Thursday, October 16, 2003

ACCORDING TO THE ARMY TIMES EVERYONE HAS TO SOLDIER

Army Times is a subscription site, but here are some excerpts outlining GEN Schoomaker's plan.
“Everybody in the United States Army’s gotta be a soldier first,” Gen. Peter Schoomaker told reporters during an Oct. 7 roundtable meeting with reporters in Washington.

The specialization of jobs in the Army pulled the service away from the notion that every soldier must be grounded in basic combat skills, he said. But Iraq has demonstrated that no matter what a soldier’s military occupational specialty is, he must be able to conduct basic combat tasks in order to defend himself and his unit.
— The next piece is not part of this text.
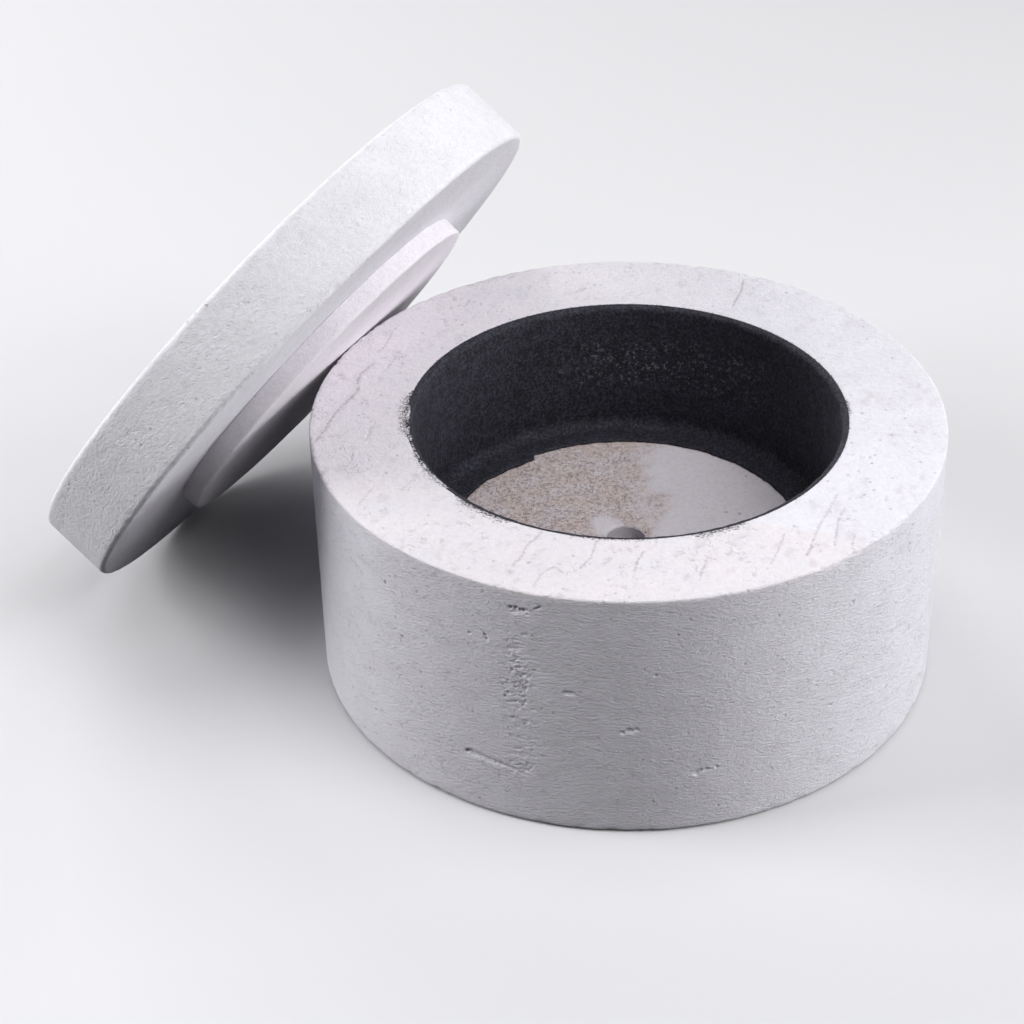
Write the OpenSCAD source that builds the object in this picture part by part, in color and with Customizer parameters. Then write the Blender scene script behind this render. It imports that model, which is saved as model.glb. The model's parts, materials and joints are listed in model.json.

“We’ve dismounted artillerymen in Iraq, and we’ve got them performing ground functions — infantry functions, MP functions,” Schoomaker said. “Everybody’s got to be able to do that … Everybody’s a rifleman first.”
* * *
*Every soldier will be required to qualify on his or her individual weapon twice a year, [Gen.] Byrnes said. The current Army standard requires soldiers to qualify only once a year, although some commanders have their troops qualify more frequently.

*New recruits will qualify on their individual weapons in basic training and then again in advanced individual training, Byrnes added. Until now, qualification in basic training only was the standard.

*Every soldier, regardless of MOS and unit, will conduct at least one live-fire combat drill a year. For higher headquarters rear-echelon units, it might include reacting to an ambush, Byrnes said.

Interestingly the story also says this:

Gen. Schoomaker has had enough of rotating senior commanders out of combat while their troops stay behind.

This policy has infuriated many in the Army, especially the outgoing commanders, who feel it forces them to abandon their troops just when their soldiers need them most.

Schoomaker is sympathetic to those who feel the policy should be changed, and has told the units preparing to deploy to Iraq and Afghanistan that he does not want midtour changes of command. Staying with a unit until it redeploys is “a fundamental role of leadership,” he told reporters.

I'm not sure what to make of the term "senior commanders". Will that include CPT Patti? She is at the most junior level there is to be called "Commander".

Of course, when I know, you'll know.